[Entries from a dataset]
··········
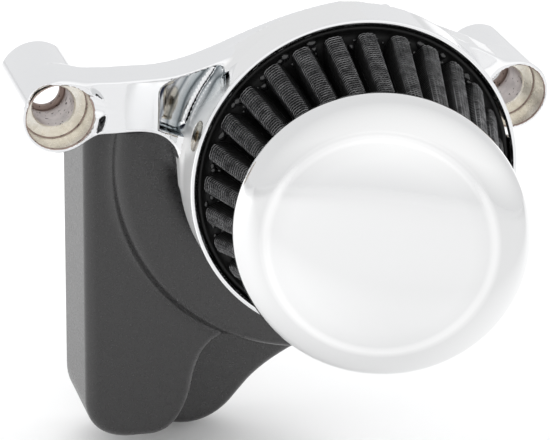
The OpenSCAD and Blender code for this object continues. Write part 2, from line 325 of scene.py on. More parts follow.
def ramp(tree, source, *stops):
    """Colours a value: stops are (position, grey or colour)."""
    node = tree.nodes.new("ShaderNodeValToRGB")
    elements = node.color_ramp.elements
    while len(elements) < len(stops):
        elements.new(0.5)
    for element, (position, colour) in zip(elements, stops):
        element.position = position
        colour = (colour,) * 3 if isinstance(colour, (int, float)) else colour
        element.color = (*colour, 1)
    tree.links.new(source, node.inputs["Fac"])
    return node.outputs["Color"]


def feed(tree, principled, socket, source, *stops):
    """Drives one socket of the shader through a ramp."""
    tree.links.new(ramp(tree, source, *stops), principled.inputs[socket])


def bump(tree, principled, source, strength, distance_mm):
    node = tree.nodes.new("ShaderNodeBump")
    node.inputs["Strength"].default_value = strength
    node.inputs["Distance"].default_value = distance_mm * MM
    tree.links.new(source, node.inputs["Height"])
    tree.links.new(node.outputs["Normal"], principled.inputs["Normal"])


def chrome(name, dark, light):
    material, tree, principled = shader(name, Metallic=1.0)
    feed(tree, principled, "Base Color", noise(tree, 9, 2), (0.3, dark), (0.7, light))
    feed(tree, principled, "Roughness", noise(tree, 60, 4), (0.35, 0.035), (0.75, 0.075))
    bump(tree, principled, noise(tree, 140, 2), 0.04, 0.05)
    return material


def frame_coordinates(tree, place):
    """Object coordinates in metres in a tilted frame: X and Y across its axis, Z along it."""
    source = tree.nodes.new("ShaderNodeTexCoord")
    mapping = tree.nodes.new("ShaderNodeMapping")
    mapping.vector_type = "TEXTURE"
    mapping.inputs["Location"].default_value = place.centre * MM
    mapping.inputs["Rotation"].default_value = Matrix(place.axes.tolist()).transposed().to_euler()
    tree.links.new(source.outputs["Object"], mapping.inputs["Vector"])
    return mapping.outputs["Vector"]


def math_node(tree, operation, a, b):
    node = tree.nodes.new("ShaderNodeMath")
    node.operation = operation
    for socket, value in zip(node.inputs, (a, b)):
        if isinstance(value, (int, float)):
            socket.default_value = value
        else:
            tree.links.new(value, socket)
    return node.outputs[0]


def radius_fraction(tree, place, low, high, wander=0.0, scale=100):
    """0 at one radius from a frame's axis and 1 at another, in millimetres, with some noise in between."""
    flat = tree.nodes.new("ShaderNodeVectorMath")
    flat.operation = "MULTIPLY"
    flat.inputs[1].default_value = (1, 1, 0)
    tree.links.new(frame_coordinates(tree, place), flat.inputs[0])
    length = tree.nodes.new("ShaderNodeVectorMath")
    length.operation = "LENGTH"
    tree.links.new(flat.outputs[0], length.inputs[0])
    part = math_node(tree, "DIVIDE", math_node(tree, "SUBTRACT", length.outputs["Value"], low * MM),
                     (high - low) * MM)
    if not wander:
        return part
    drift = math_node(tree, "MULTIPLY", math_node(tree, "SUBTRACT", noise(tree, scale, 1), 0.5), wander)
    return math_node(tree, "ADD", part, drift)


def cap_painted_highlight_chrome():
    """Mirror chrome with a painted highlight along the crease round the dome and painted shade on the
    shoulder outside it.
    """
    material, tree, principled = shader("cap_painted_highlight_chrome", Metallic=1.0)
    # base colour by radius: painted highlight at the crease, painted shade on the shoulder
    feed(tree, principled, "Base Color", radius_fraction(tree, CAP, 36, 52),
         (0.0, (0.93, 0.932, 0.933)), (0.36, (0.895, 0.897, 0.898)), (0.47, 0.99), (0.54, 1.0),
         (0.68, (0.83, 0.832, 0.833)), (1.0, (0.84, 0.842, 0.843)))
    feed(tree, principled, "Roughness", noise(tree, 40, 3), (0.35, 0.07), (0.7, 0.10))
    return material


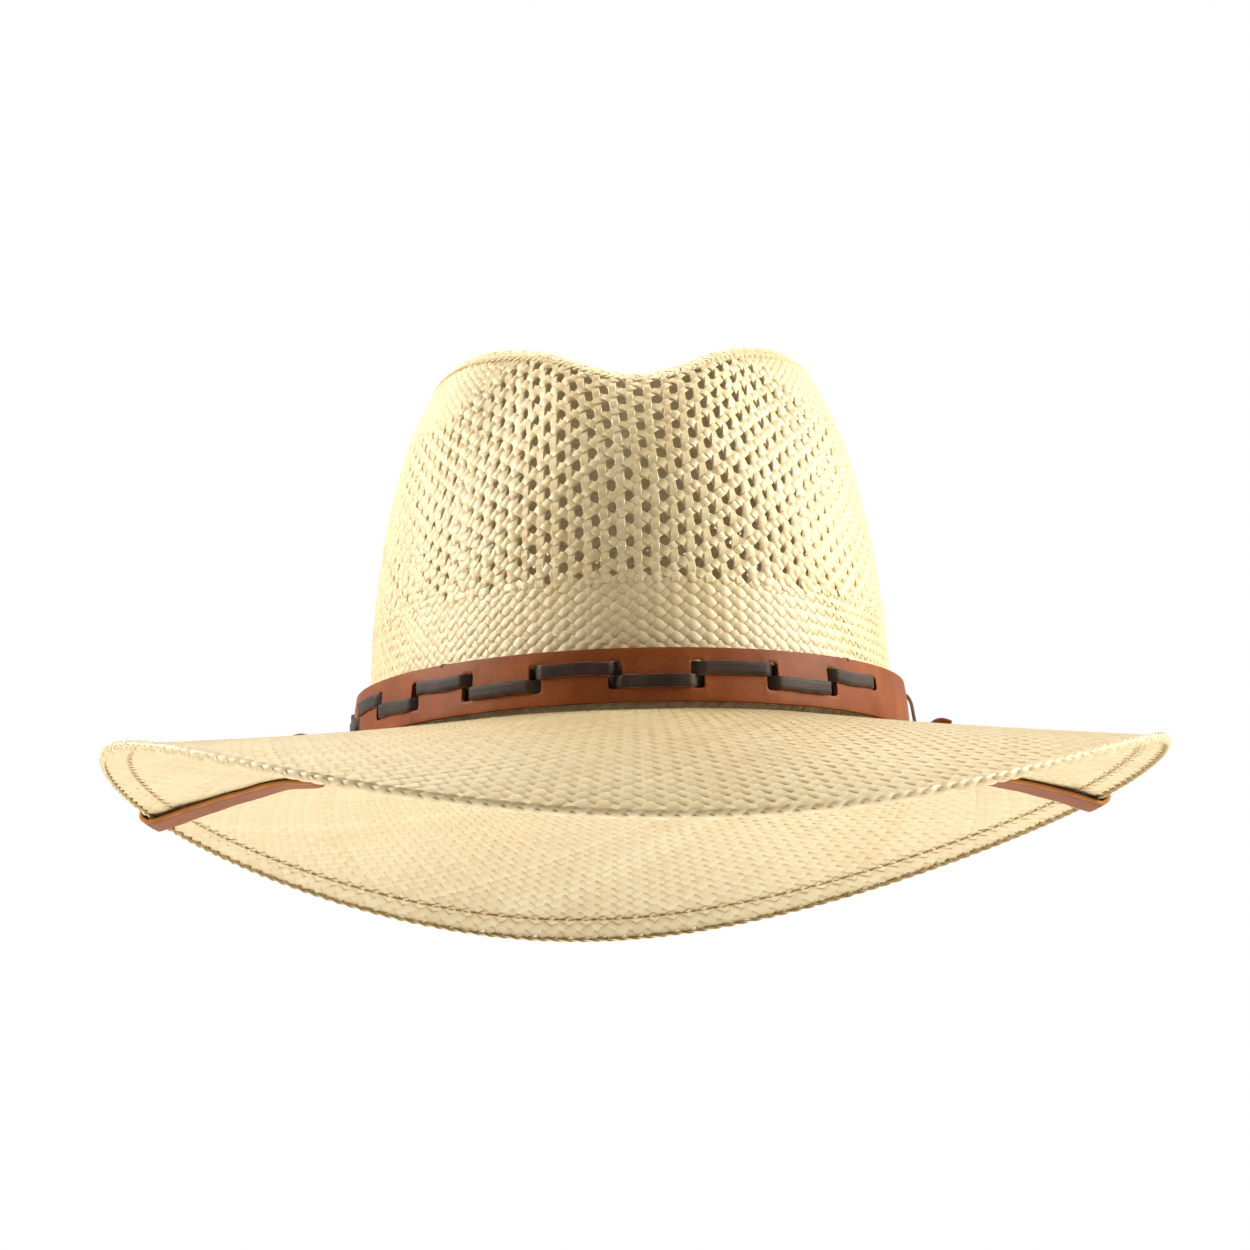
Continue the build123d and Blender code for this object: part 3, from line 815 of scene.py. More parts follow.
··········
Repeat all of the records above exactly as written.

Task output:
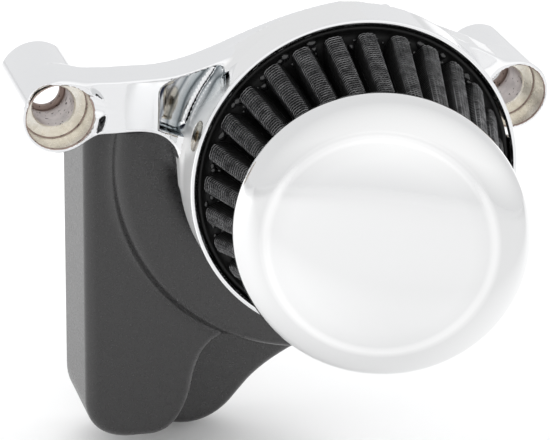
The OpenSCAD and Blender code for this object continues. Write part 2, from line 325 of scene.py on. More parts follow.
def ramp(tree, source, *stops):
    """Colours a value: stops are (position, grey or colour)."""
    node = tree.nodes.new("ShaderNodeValToRGB")
    elements = node.color_ramp.elements
    while len(elements) < len(stops):
        elements.new(0.5)
    for element, (position, colour) in zip(elements, stops):
        element.position = position
        colour = (colour,) * 3 if isinstance(colour, (int, float)) else colour
        element.color = (*colour, 1)
    tree.links.new(source, node.inputs["Fac"])
    return node.outputs["Color"]


def feed(tree, principled, socket, source, *stops):
    """Drives one socket of the shader through a ramp."""
    tree.links.new(ramp(tree, source, *stops), principled.inputs[socket])


def bump(tree, principled, source, strength, distance_mm):
    node = tree.nodes.new("ShaderNodeBump")
    node.inputs["Strength"].default_value = strength
    node.inputs["Distance"].default_value = distance_mm * MM
    tree.links.new(source, node.inputs["Height"])
    tree.links.new(node.outputs["Normal"], principled.inputs["Normal"])


def chrome(name, dark, light):
    material, tree, principled = shader(name, Metallic=1.0)
    feed(tree, principled, "Base Color", noise(tree, 9, 2), (0.3, dark), (0.7, light))
    feed(tree, principled, "Roughness", noise(tree, 60, 4), (0.35, 0.035), (0.75, 0.075))
    bump(tree, principled, noise(tree, 140, 2), 0.04, 0.05)
    return material


def frame_coordinates(tree, place):
    """Object coordinates in metres in a tilted frame: X and Y across its axis, Z along it."""
    source = tree.nodes.new("ShaderNodeTexCoord")
    mapping = tree.nodes.new("ShaderNodeMapping")
    mapping.vector_type = "TEXTURE"
    mapping.inputs["Location"].default_value = place.centre * MM
    mapping.inputs["Rotation"].default_value = Matrix(place.axes.tolist()).transposed().to_euler()
    tree.links.new(source.outputs["Object"], mapping.inputs["Vector"])
    return mapping.outputs["Vector"]


def math_node(tree, operation, a, b):
    node = tree.nodes.new("ShaderNodeMath")
    node.operation = operation
    for socket, value in zip(node.inputs, (a, b)):
        if isinstance(value, (int, float)):
            socket.default_value = value
        else:
            tree.links.new(value, socket)
    return node.outputs[0]


def radius_fraction(tree, place, low, high, wander=0.0, scale=100):
    """0 at one radius from a frame's axis and 1 at another, in millimetres, with some noise in between."""
    flat = tree.nodes.new("ShaderNodeVectorMath")
    flat.operation = "MULTIPLY"
    flat.inputs[1].default_value = (1, 1, 0)
    tree.links.new(frame_coordinates(tree, place), flat.inputs[0])
    length = tree.nodes.new("ShaderNodeVectorMath")
    length.operation = "LENGTH"
    tree.links.new(flat.outputs[0], length.inputs[0])
    part = math_node(tree, "DIVIDE", math_node(tree, "SUBTRACT", length.outputs["Value"], low * MM),
                     (high - low) * MM)
    if not wander:
        return part
    drift = math_node(tree, "MULTIPLY", math_node(tree, "SUBTRACT", noise(tree, scale, 1), 0.5), wander)
    return math_node(tree, "ADD", part, drift)


def cap_painted_highlight_chrome():
    """Mirror chrome with a painted highlight along the crease round the dome and painted shade on the
    shoulder outside it.
    """
    material, tree, principled = shader("cap_painted_highlight_chrome", Metallic=1.0)
    # base colour by radius: painted highlight at the crease, painted shade on the shoulder
    feed(tree, principled, "Base Color", radius_fraction(tree, CAP, 36, 52),
         (0.0, (0.93, 0.932, 0.933)), (0.36, (0.895, 0.897, 0.898)), (0.47, 0.99), (0.54, 1.0),
         (0.68, (0.83, 0.832, 0.833)), (1.0, (0.84, 0.842, 0.843)))
    feed(tree, principled, "Roughness", noise(tree, 40, 3), (0.35, 0.07), (0.7, 0.10))
    return material


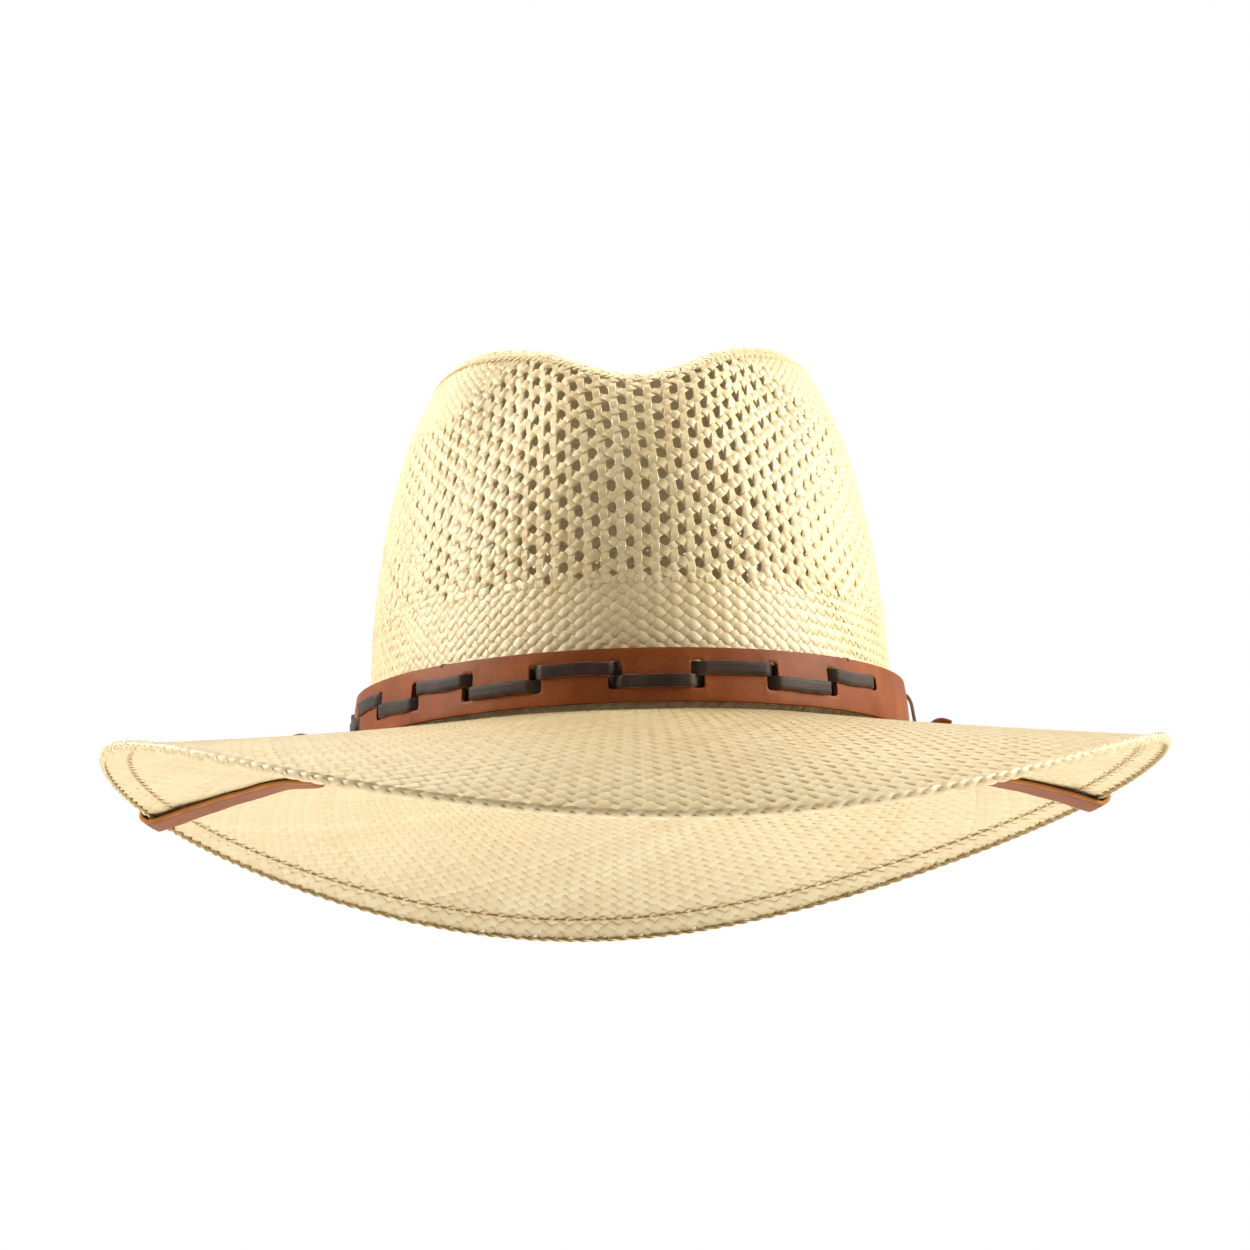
Continue the build123d and Blender code for this object: part 3, from line 815 of scene.py. More parts follow.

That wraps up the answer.